One of the biggest reasons you may be surprised by your benefit check is because you may be expecting it to replace a larger portion of your income than it’s designed to.

It’s a common misconception that Social Security is supposed to offer enough money for retirees to live on. That is definitely not the case. It’s only designed to replace around 40% of pre-retirement earnings. Since you need about 80% to 90% to avoid a major decline in quality of life, the rest of the money is supposed to come from other sources.

When Social Security was first created, many people had guaranteed pensions from employers. These pensions would combine with Social Security and savings to provide a comfortable retirement. Most people don’t have pensions offering reliable lifetime income in today’s day and age. So, instead, plenty of savings is needed to supplement Social Security.

It’s important to make sure your retirement goals are set with the plan for your 401(k) and other investment accounts to replace about 40% of your pre-retirement earnings while maintaining a safe withdrawal rate (usually around 4% or less).

2. Benefit cuts could be coming

There’s another reason why you may be unpleasantly surprised about your Social Security benefit. Cuts could be on the horizon.

Social Security’s trust fund is expected to run dry around 2033, which would mean benefits could be paid only out of current revenue collected. There’d only be enough money to pay about 77% of promised benefits if that happens.

Congress could, and probably will, take some kind of action to stop this. But that will probably involve reforms to Social Security that reduce the benefits you receive. The last reforms, back in 1983, raised full retirement age so retirees either had to wait longer to retire with their standard benefit or face early filing penalties that reduced the amount they got each month.
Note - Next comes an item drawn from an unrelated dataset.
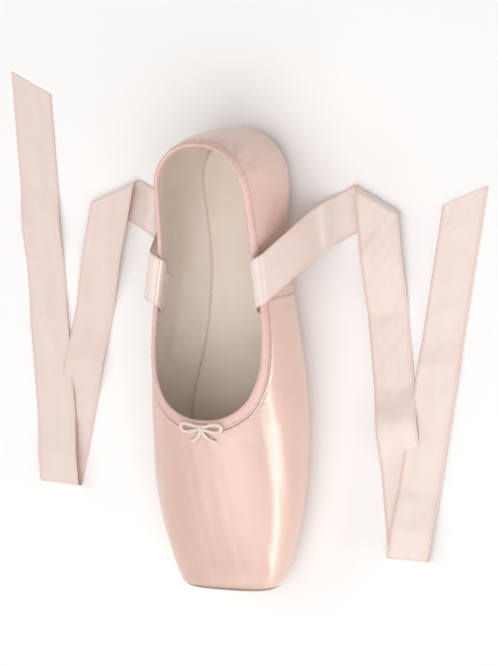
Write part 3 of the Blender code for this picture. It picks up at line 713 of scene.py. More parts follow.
# %% Satin of the upper
box_satin, tree, shader, cloth, spot = new_finish("upper_satin_finish")
weave = grouped(tree, weave_group, Cloth=cloth)
mottle = grouped(tree, mottle_group, Place=spot, Light=(0.735, 0.505, 0.42, 1),
                 Shade=(0.715, 0.482, 0.398, 1))
streaks = grouped(tree, mottle_group, Place=cloth, Across=130.0, Along=9.0,
                  Shade=(0.985, 0.98, 0.978, 1))
color = blended(tree, 1.0, mottle["Color"], streaks["Color"], "MULTIPLY")
# The raised tape over the back seam is painted slightly paler than the satin, as painted sheen.
color = blended(tree, mark(tree, "strip"), color, (0.745, 0.525, 0.45, 1))
# Troughs of the folds, gathers, hem, side seams and pleats are painted darker: painted shade.
color = blended(tree, mark(tree, "crease_shade") * 0.42, color, (0.60, 0.35, 0.27, 1))
# A thin band round the platform's rim is darkened to dark brown, in patches.
tip = grouped(tree, soil_group, Place=spot, Color=color, Mask=mark(tree, "tip"),
              Soiled=(0.19, 0.095, 0.06, 1), Amount=0.92, Patches=0.16, Roughness=0.28)
sockets(tree, shader, Base_Color=tip["Color"], Roughness=streaks["Value"] * 0.03 + tip["Roughness"],
        Normal=bumped(tree, weave["Height"], 0.22, 0.00004), Specular_IOR_Level=1.0,
        Coat_Weight=0.42, Coat_Roughness=0.24, Sheen_Weight=0.06, Sheen_Roughness=0.35,
        Sheen_Tint=(1.0, 0.86, 0.80, 1))

# %% Satin of the casing
tape_satin, tree, shader, cloth, spot = new_finish("casing_satin_finish")
weave = grouped(tree, weave_group, Cloth=cloth, Thread=0.00016, Slub=0.5)
mottle = grouped(tree, mottle_group, Place=spot, Across=150.0, Along=120.0,
                 Light=(0.745, 0.51, 0.465, 1), Shade=(0.715, 0.475, 0.43, 1))
# The stitched groove and the puckers' troughs are painted darker: painted shade.
color = blended(tree, mark(tree, "crease_shade") * 0.6, mottle["Color"], (0.50, 0.24, 0.18, 1))
# The slit at the throat is painted almost black: a painted shadow inside it.
color = blended(tree, mark(tree, "slit"), color, (0.10, 0.045, 0.035, 1))
sockets(tree, shader, Base_Color=color, Roughness=mottle["Value"] * 0.06 + 0.36,
        Normal=bumped(tree, weave["Height"], 0.2, 0.00005), Specular_IOR_Level=0.6,
        Sheen_Weight=0.2, Sheen_Tint=(1.0, 0.82, 0.78, 1))

# %% Satin of the ribbons
ribbon_satin, tree, shader, cloth, spot = new_finish("ribbon_satin_finish")
weave = grouped(tree, weave_group, Cloth=cloth, Thread=0.00015, Float_Length=0.0009, Slub=0.4)
mottle = grouped(tree, mottle_group, Place=cloth, Across=120.0, Along=22.0,
                 Light=(0.83, 0.69, 0.635, 1), Shade=(0.805, 0.66, 0.605, 1))
selvedge = mark(tree, "selvedge")
picks = (parts(tree, cloth)[1] * (2 * math.pi / 0.0011)).math("SINE")
color = blended(tree, selvedge * 0.42, mottle["Color"], (0.70, 0.46, 0.37, 1))
sockets(tree, shader, Base_Color=color, Roughness=selvedge * 0.22 + 0.25,
        Normal=bumped(tree, weave["Height"] + picks * selvedge * 0.8, 0.10, 0.00004),
        Specular_IOR_Level=0.85, Coat_Weight=0.3, Coat_Roughness=0.18, Sheen_Weight=0.05,
        Sheen_Tint=(1.0, 0.9, 0.84, 1))

# %% [markdown]
# ### Cotton, yarn and leather
# The lining is a plain cotton drill, cream and quite matt, and the bow is a braided cotton cord. The
# outsole is pale leather with a small pressed pattern under the forefoot against slipping and a dark
# waxed edge. The insole is covered with thin pale leather, a little rubbed along its edge.

# %% Cotton of the lining and of the bow, and sewing thread
lining_cotton, tree, shader, cloth, spot = new_finish("lining_cotton_finish")
plain = grouped(tree, cotton_group, Cloth=cloth, Thread=0.0005)
mottle = grouped(tree, mottle_group, Place=spot, Across=45.0, Along=40.0,
                 Light=(0.88, 0.80, 0.73, 1), Shade=(0.83, 0.745, 0.67, 1))
# The lines between the threads are painted darker: painted shade.
color = blended(tree, plain["Gap"] * 0.25, mottle["Color"], (0.5, 0.4, 0.33, 1))
sockets(tree, shader, Base_Color=color, Roughness=0.88,
        Normal=bumped(tree, plain["Height"], 0.5, 0.00012))


def yarn_finish(name, pitch, braid, low, crown, roughness, strength, distance):
    """A finish of twisted or braided yarn, with its low and its high colour."""
    material, tree, shader, cloth, spot = new_finish(name)
    yarn = grouped(tree, yarn_group, Cloth=cloth, Pitch=pitch, Braid=braid)
    # The yarn's valleys are painted darker than its crowns: painted shade.
    sockets(tree, shader, Base_Color=blended(tree, yarn["Crown"], low, crown), Roughness=roughness,
            Normal=bumped(tree, yarn["Height"], strength, distance))
    return material, shader


bow_cotton, shader = yarn_finish("bow_cotton_finish", 0.0006, 1.0, (0.75, 0.60, 0.50, 1),
                                 (0.84, 0.72, 0.62, 1), 0.62, 0.5, 0.0001)
shader.inputs["Sheen Weight"].default_value = 0.25
thread_finish, shader = yarn_finish("thread_finish", 0.0003, 0.0, (0.60, 0.37, 0.30, 1),
                                    (0.80, 0.58, 0.49, 1), 0.42, 0.4, 0.00004)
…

You can’t predict exactly what cuts will happen, but it’s reasonable to assume that you may not get the full amount of money you’ve been promised.

3. You may have to claim your benefits sooner than planned

Finally, the last big reason you could find yourself with a smaller-than-anticipated Social Security check is because you may have to claim your payments earlier than you’d hoped.

If you’re planning to wait to retire until full retirement age, or even longer, to claim your Social Security checks, you could face an unpleasant surprise if health, family, or employment issues force you to stop working sooner than anticipated.

If you can’t afford to retire without Social Security, claiming benefits could be the only option — and that could mean getting hit with early filing penalties or giving up the chance to increase your payment by earning delayed retirement credits. Missing out on credits that raise your check after full retirement age, or reducing your standard benefit by claiming ahead of FRA, could both leave you with a lower Social Security payment than you’d hoped for.

For all of these reasons, it’s a good idea to set your savings goals based on getting the minimum Social Security benefits available to you (the amount you’d be entitled to if you claimed at age 62). If you end up with more benefits than anticipated, then you’ll just have extra money, which is a much better position to be in than having too little.